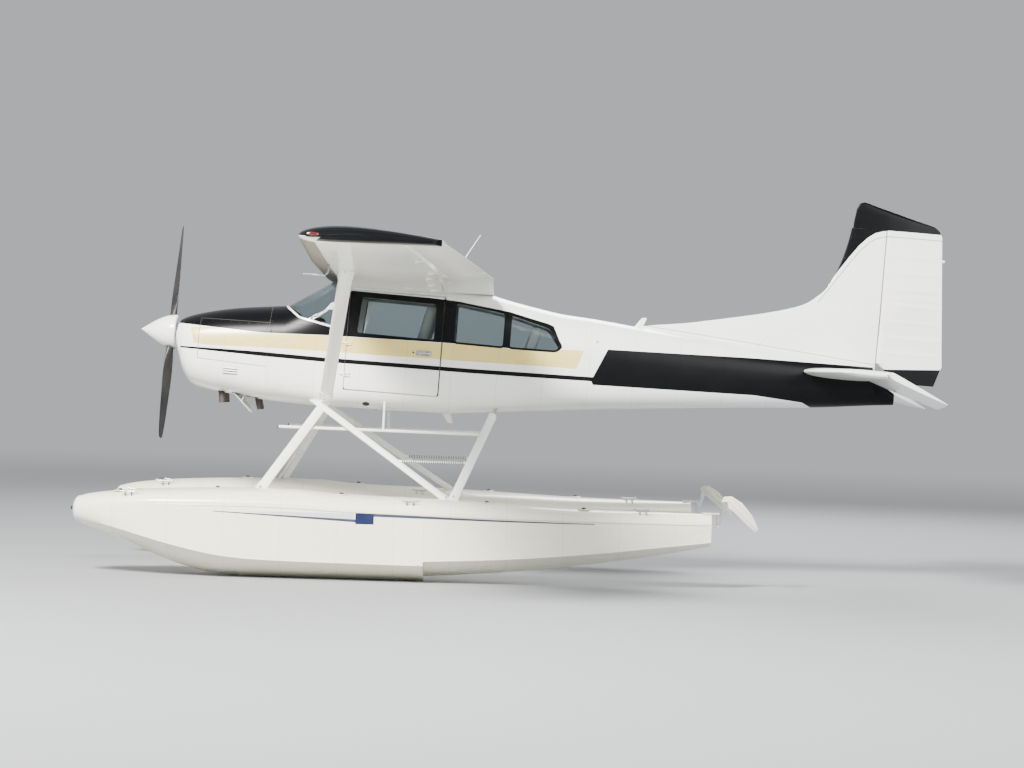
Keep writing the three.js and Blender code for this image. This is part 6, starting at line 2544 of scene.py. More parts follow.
# x, keel, chine height, chine half width, deck edge height, its half width, deck top (mm).
FLOAT_SECTIONS = [
    [-400, 520, 545, 60, 600, 75, 655],
    [-335, 460, 500, 135, 625, 152, 702],
    [-150, 390, 465, 235, 645, 250, 742],
    [100, 300, 410, 315, 657, 322, 770],
    [400, 170, 335, 362, 662, 360, 792],
    [700, 70, 265, 388, 664, 378, 806],
    [1000, 12, 210, 398, 665, 386, 815],
    [1250, 0, 185, 400, 666, 388, 820],
    [1620, 0, 175, 400, 660, 388, 820],
    [2130, 0, 170, 400, 640, 388, 784],
    [2879, 0, 165, 400, 625, 385, 767],
    [2880, 45, 205, 398, 625, 385, 767],
    [3600, 100, 240, 352, 612, 352, 742],
    [4430, 200, 310, 265, 604, 272, 712],
    [5200, 330, 400, 165, 600, 172, 702],
    [5540, 400, 440, 108, 598, 115, 698],
]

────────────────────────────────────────

--- Exercise goal ---
Write out all the data again, exactly as it appears.

--- Solved exercise ---
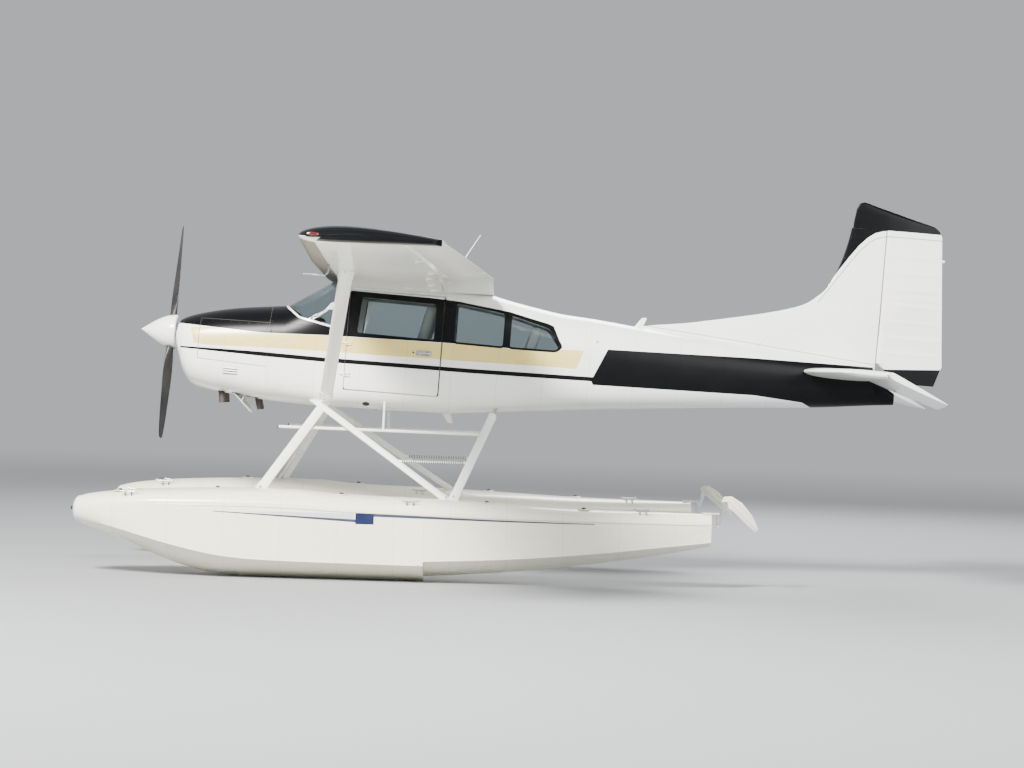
Keep writing the three.js and Blender code for this image. This is part 6, starting at line 2544 of scene.py. More parts follow.
# x, keel, chine height, chine half width, deck edge height, its half width, deck top (mm).
FLOAT_SECTIONS = [
    [-400, 520, 545, 60, 600, 75, 655],
    [-335, 460, 500, 135, 625, 152, 702],
    [-150, 390, 465, 235, 645, 250, 742],
    [100, 300, 410, 315, 657, 322, 770],
    [400, 170, 335, 362, 662, 360, 792],
    [700, 70, 265, 388, 664, 378, 806],
    [1000, 12, 210, 398, 665, 386, 815],
    [1250, 0, 185, 400, 666, 388, 820],
    [1620, 0, 175, 400, 660, 388, 820],
    [2130, 0, 170, 400, 640, 388, 784],
    [2879, 0, 165, 400, 625, 385, 767],
    [2880, 45, 205, 398, 625, 385, 767],
    [3600, 100, 240, 352, 612, 352, 742],
    [4430, 200, 310, 265, 604, 272, 712],
    [5200, 330, 400, 165, 600, 172, 702],
    [5540, 400, 440, 108, 598, 115, 698],
]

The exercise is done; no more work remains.